$$A= \begin{pmatrix} n! & (n+1)! & (n+2)!\\ (n+1)! & (n+2)! & (n+3)! \\ (n+2)! & (n+3)! & (n+4)! \end{pmatrix}$$
And $D=\det(A)$, We have to prove that $D/(n!)^3 - 4$ is divisible by $n$.
I did it by simplifying the determinant using some row and column operations and finally ended up in getting a cubic polynomial in $n$. Then I subtracted 4 from the polynomial and got the result.
Is there any other way I could prove the result quicker and in a better manner?
On
$$
\begin{align}
D&=\det\begin{bmatrix}
n!&(n+1)!&(n+2)!\\
(n+1)!&(n+2)!&(n+3)!\\
(n+2)!&(n+3)!&(n+4)!
\end{bmatrix}\\
&=n!(n+1)!(n+2)!
\det\small\begin{bmatrix}
1&1&1\\
n+1&n+2&n+3\\
(n+1)(n+2)&(n+2)(n+3)&(n+3)(n+4)\\
\end{bmatrix}\tag{1}\\
&=n!(n+1)!(n+2)!
\det\begin{bmatrix}
1&1&1\\
0&1&2\\
0&2n+4&4n+10\\
\end{bmatrix}\tag{2}\\
&=n!(n+1)!(n+2)!
\det\begin{bmatrix}
1&1&1\\
0&1&2\\
0&0&2\\
\end{bmatrix}\tag{3}\\[12pt]
&=2n!(n+1)!(n+2)!\tag{4}
\end{align}
$$
Explanation:
$(1)$: divide columns by $n!$, $(n+1)!$, $(n+2)!$ respectively
$(2)$: subtract $n+1$ times row $1$ from row $2$
$\phantom{\text{(2):}}$ subtract $(n+1)(n+2)$ times row $1$ from row $3$
$(3)$: subtract $2n+4$ times row $2$ from row $3$
$(4)$: evaluate the determinant
Therefore, $$ \begin{align} \frac{D}{n!^3}-4 &=2(n+1)^2(n+2)-4\\[6pt] &=n\left(2n^2+8n+10\right)\tag{5} \end{align} $$
On
Following hypergeometric's answer, we have an exact expression for $D/(n!)^3$. All that remains is to show $D/(n!)^3 \equiv 4 \pmod{n}$. Since we just want the determinant of $B$ mod $n$ we can reduce the matrix entries mod $n$:
$$\begin{bmatrix} 1&1&2\\ 1&2&6\\ 2&6&24 \end{bmatrix},$$
and a routine calculation gives a determinant $4$.

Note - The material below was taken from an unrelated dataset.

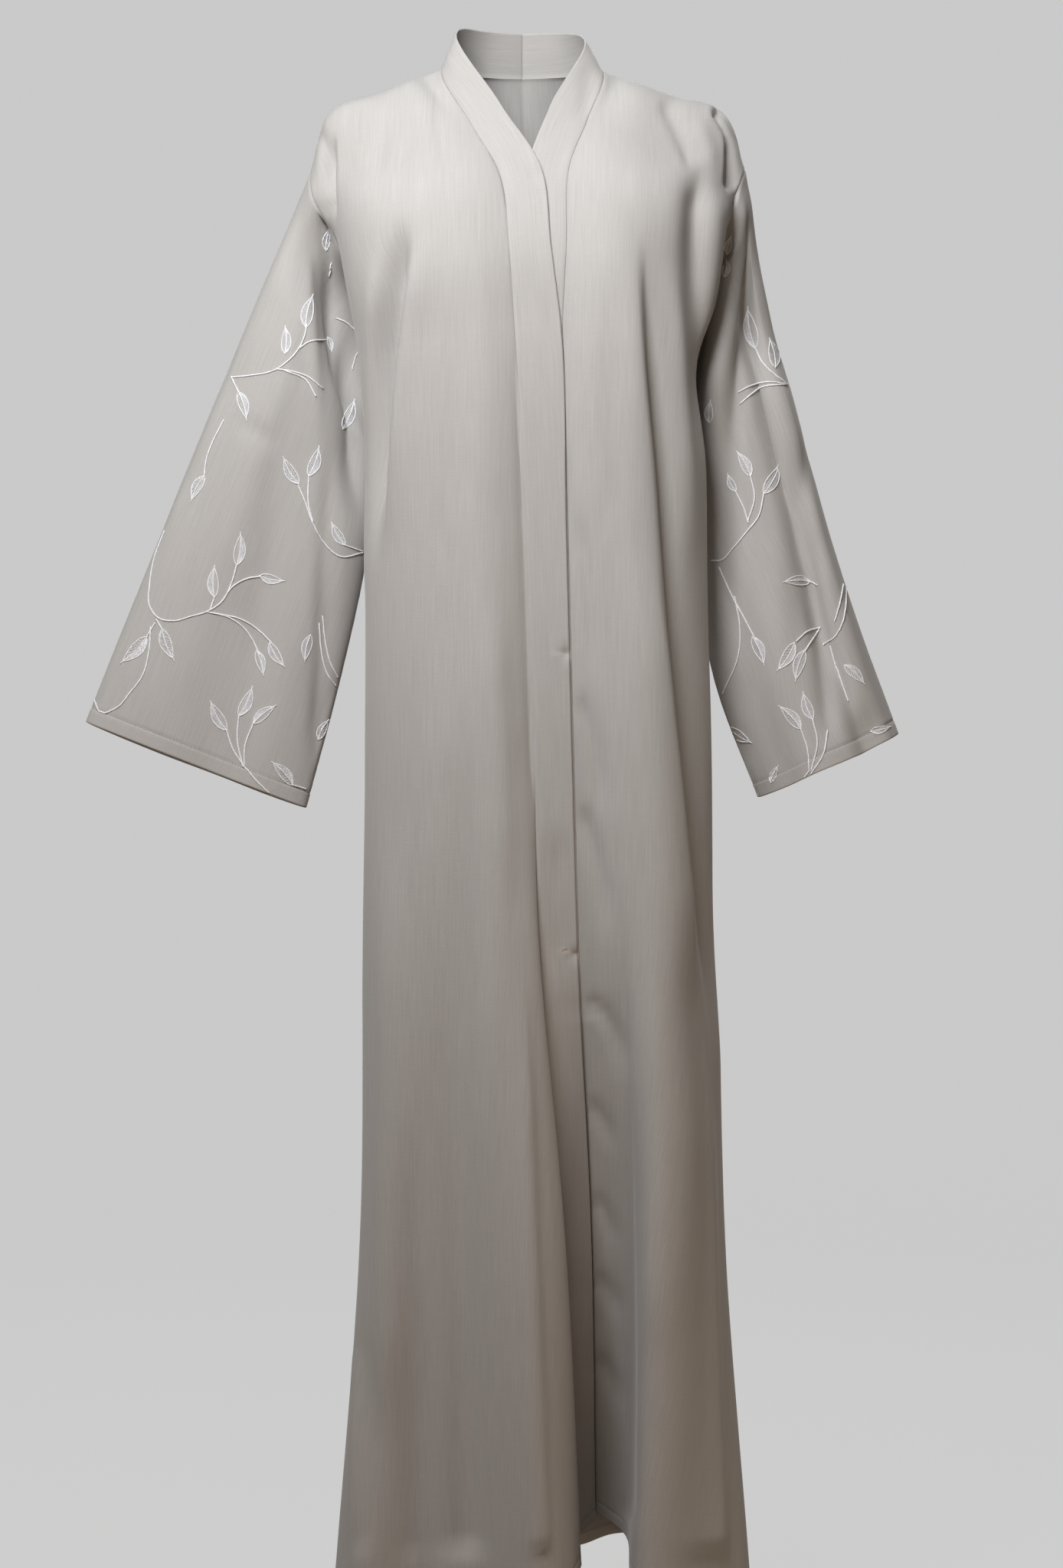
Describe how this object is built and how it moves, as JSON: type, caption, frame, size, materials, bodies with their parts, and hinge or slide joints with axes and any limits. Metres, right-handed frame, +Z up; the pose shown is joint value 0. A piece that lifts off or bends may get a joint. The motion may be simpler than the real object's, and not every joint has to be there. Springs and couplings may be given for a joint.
{
  "type": "abaya cloak",
  "caption": "Hollow open-front abaya cloak in its worn form, with a band collar that runs on as the front bands, hidden snaps and wide embroidered sleeves.",
  "frame": {"origin": "between the wearer's shoulders, level with the foot of the neck, where the cloak is held up", "axes": "+Z up, the front faces -Y, +X is the wearer's left"},
  "size_m": [0.7794, 0.3062, 1.5033],
  "materials": {
    "body_cloth": "plain linen-look weave, matt with a faint sheen",
    "band_cloth": "the same weave, pressed flat",
    "sleeve_cloth": "the same weave, under silvery embroidery",
    "snap_metal": "satin metal"
  },
  "bodies": {
    "root": {"back_panel": "body_cloth", "front_right_panel": "body_cloth", "front_left_panel": "body_cloth", "band_right": "band_cloth", "band_left": "band_cloth", "sleeve_right": "sleeve_cloth", "sleeve_left": "sleeve_cloth", "snap_stud_1": "snap_metal", "snap_socket_1": "snap_metal", "snap_stud_2": "snap_metal", "snap_socket_2": "snap_metal", "snap_stud_3": "snap_metal", "snap_socket_3": "snap_metal"}
  },
  "joints": []
}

Factorizing the matrix might help a bit.
$$A= \begin{pmatrix} n! & (n+1)! & (n+2)!\\ (n+1)! & (n+2)! & (n+3)! \\ (n+2)! & (n+3)! & (n+4)! \end{pmatrix}=n!\underbrace{\begin{pmatrix} 1 & (n+1) &(n+1)^{\overline{2}}\\ (n+1) & (n+1)^{\overline{2}} & (n+1)^{\overline{3}} \\ \;\;(n+1)^{\overline{2}} & (n+1)^{\overline{3}} & (n+1)^{\overline{4}} \end{pmatrix}}_B$$ using the Pochhammer notation for a rising factorial.
$D/(n!)^3$ is then just the determinant of $B$.